4月13日午前7時50分過ぎ、「北朝鮮がミサイルを発射した」という韓国メディアの情報が、日本国内でもテレビの「ニュース速報」として流れた。多く国民は固唾を飲んで政府の正式発表を待ったのは当然である。ところが次に流れた8時5分過ぎ頃の「ニュース速報」にはこうあった。
「北朝鮮が人工衛星と称するミサイルを発射したとの一部報道があるが、我が国としては、発射を確認していない」
この瞬間、国民の頭には2つの疑念がよぎった。「日本政府にはミサイル発射情報を瞬時に得る能力がないのではないか」、さもなければ「情報を得ても瞬時に国民に伝える意思がないのではないか」という2点だ。
7時38分に発射されたミサイルの形跡は米国の早期警戒衛星(SEW)によって探知された。安全保障条約を結ぶ日米の同盟関係からすれば、当然、米軍が韓国軍に情報を伝達したのと同時に日本の防衛省にも伝達されていたはずだ。
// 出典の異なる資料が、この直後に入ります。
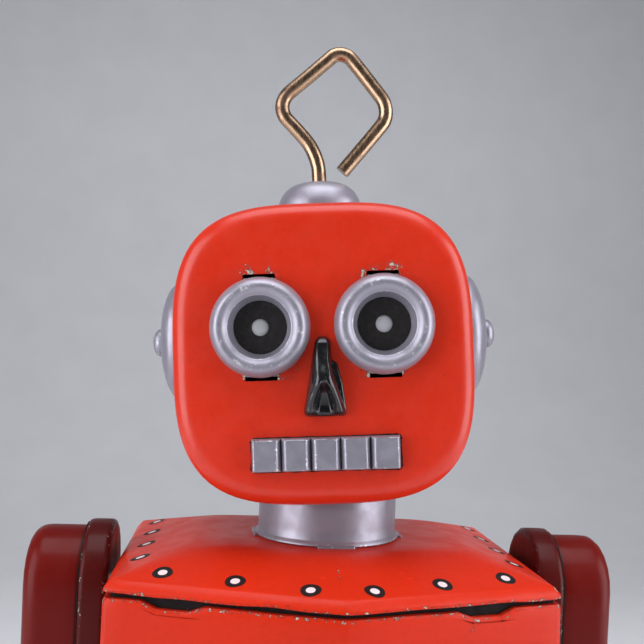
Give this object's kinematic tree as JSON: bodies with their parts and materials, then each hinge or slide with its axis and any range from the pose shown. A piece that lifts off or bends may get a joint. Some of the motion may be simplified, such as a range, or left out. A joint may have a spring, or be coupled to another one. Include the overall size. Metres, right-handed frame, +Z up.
{
  "type": "tin wind-up robot",
  "caption": "Walking tinplate clockwork robot: square head on a neck, diamond wire antenna, box body, swinging legs and claw arms, winding key.",
  "frame": {"origin": "middle of the footprint on the ground, below the neck's axis", "axes": "+Z up, -Y the way the robot faces, +X the robot's left"},
  "size_m": [0.1074, 0.0634, 0.2447],
  "materials": {
    "red_tin": "gloss lithographed enamel",
    "dark_red_tin": "gloss lithographed enamel",
    "silver_tin": "satin metallic lacquer",
    "black_enamel": "gloss enamel",
    "pupil_metal": "satin enamel",
    "antenna_metal": "aged satin",
    "steel": "satin",
    "plated_steel": "polished",
    "brass": "satin",
    "spring_steel": "blued",
    "sole_metal": "bare tinplate, scuffed"
  },
  "bodies": {
    "body": {"torso_front": "red_tin", "torso_back": "red_tin", "shoulder_lid": "red_tin", "base_plate": "steel", "neck": "silver_tin", "wall_bushes": "steel", "motor_plate_left": "steel", "motor_plate_right": "steel", "motor_pillars": "brass", "motor_screws": "steel", "mainspring": "spring_steel", "hip_pins": "steel"},
    "head": {"head_front": "red_tin", "head_back": "red_tin", "eye_ring_left": "silver_tin", "eye_ring_right": "silver_tin", "eye_disc_left": "black_enamel", "eye_disc_right": "black_enamel", "pupils": "pupil_metal", "nose": "black_enamel", "teeth": "silver_tin", "ear_left": "silver_tin", "ear_right": "silver_tin", "ear_rivets": "silver_tin", "antenna_cap": "silver_tin", "antenna_wire": "antenna_metal", "antenna_washer": "steel"},
    "winding": {"winding_arbor": "steel", "ratchet_wheel": "brass", "key": "plated_steel"},
    "drive": {"great_wheel": "brass", "click": "steel", "click_spring": "steel"},
    "crank": {"crank_axle": "steel", "crank_pinion": "steel", "crank_wheel": "brass", "crank_left": "steel", "crank_right": "steel"},
    "governor": {"governor_arbor": "steel", "governor_pinion": "steel", "governor_fly": "brass"},
    "leg_left": {"leg_left": "dark_red_tin", "foot_left": "dark_red_tin", "sole_left": "sole_metal", "leg_lever_left": "steel"},
    "arm_left": {"arm_inner_left": "dark_red_tin", "arm_outer_left": "red_tin", "claw_left": "silver_tin", "shoulder_shaft_left": "steel"},
    "rod_left": {"rod_left": "steel"},
    "leg_right": {"leg_right": "dark_red_tin", "foot_right": "dark_red_tin", "sole_right": "sole_metal", "leg_lever_right": "steel"},
    "arm_right": {"arm_inner_right": "dark_red_tin", "arm_outer_right": "red_tin", "claw_right": "silver_tin", "shoulder_shaft_right": "steel"},
    "rod_right": {"rod_right": "steel"}
  },
  "joints": [
    {"name": "left_leg_swing", "type": "hinge", "parent": "body", "child": "leg_left", "pos_m": [0, 0, 0.08], "axis": [1, 0, 0], "range_deg": [-12, 12]},
    {"name": "right_leg_swing", "type": "hinge", "parent": "body", "child": "leg_right", "pos_m": [0, 0, 0.08], "axis": [1, 0, 0], "range_deg": [-12, 12]},
    {"name": "left_arm_swing", "type": "hinge", "parent": "body", "child": "arm_left", "pos_m": [0, 0.004, 0.142], "axis": [1, 0, 0], "range_deg": [-12, 12]},
    {"name": "right_arm_swing", "type": "hinge", "parent": "body", "child": "arm_right", "pos_m": [0, 0.004, 0.142], "axis": [1, 0, 0], "range_deg": [-12, 12]},
    {"name": "left_rod_pivot", "type": "hinge", "parent": "arm_left", "child": "rod_left", "pos_m": [0, 0.01, 0.142], "axis": [1, 0, 0], "range_deg": [-12, 12]},
    {"name": "right_rod_pivot", "type": "hinge", "parent": "arm_right", "child": "rod_right", "pos_m": [0, 0.01, 0.142], "axis": [1, 0, 0], "range_deg": [-12, 12]},
    {"name": "head_swivel", "type": "hinge", "parent": "body", "child": "head", "pos_m": [0, 0, 0.1623], "axis": [0, 0, 1], "range_deg": [-29, 41]},
    {"name": "great_wheel_turn", "type": "hinge", "parent": "body", "child": "drive", "pos_m": [0, 0.01536, 0.09229], "axis": [1, 0, 0], "continuous": true},
    {"name": "crank_turn", "type": "hinge", "parent": "body", "child": "crank", "pos_m": [0, 0, 0.095], "axis": [1, 0, 0], "continuous": true},
    {"name": "governor_turn", "type": "hinge", "parent": "body", "child": "governor", "pos_m": [0, 0, 0.1106], "axis": [1, 0, 0], "continuous": true},
    {"name": "key_wind", "type": "hinge", "parent": "body", "child": "winding", "pos_m": [0, 0.01536, 0.09229], "axis": [1, 0, 0], "continuous": true}
  ],
  "couplings": [
    {"joint": "right_leg_swing", "follows": "left_leg_swing", "ratio": -1},
    {"joint": "left_arm_swing", "follows": "left_leg_swing", "ratio": -1},
    {"joint": "right_arm_swing", "follows": "left_leg_swing", "ratio": 1},
    {"joint": "left_rod_pivot", "follows": "left_leg_swing", "ratio": 1},
    {"joint": "right_rod_pivot", "follows": "left_leg_swing", "ratio": -1},
    {"joint": "crank_turn", "follows": "great_wheel_turn", "ratio": -3.3333},
    {"joint": "governor_turn", "follows": "great_wheel_turn", "ratio": 11.111}
  ]
}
もしそれが伝達されていなかったとすれば、それはそれで大問題になる。
つまり、政府が「その気」さえあれば、韓国のメディアが報じたのと同時刻に日本でも国民に情報伝達がなされていたはずなのだ。
ところが、実際は周知の通り、田中直紀防衛相が記者会見したのが8時24分ごろだった。田中防衛相は会見でこう言った。
「7時40分ごろ、北朝鮮から何らかの飛翔体が発射されたとの情報を得た。飛翔体は1分以上飛行し、洋上に落下した模様であります。我が国領域への影響は一切ありません」
ミサイルの発射に備えているのに、何らかの「飛翔体」という日頃聞かない言葉を使ったのは役所用語そのままという印象だったが、その点は置こう。結局、国民に政府の正式な情報が伝わったのは、ミサイル発射から46分後だったことになる。
これだけの時間があれば、当然のことながら弾道ミサイルは日本の領空をとっくに通り過ぎている。もちろん日本の領域を狙っていれば、すでに着弾しているだろう。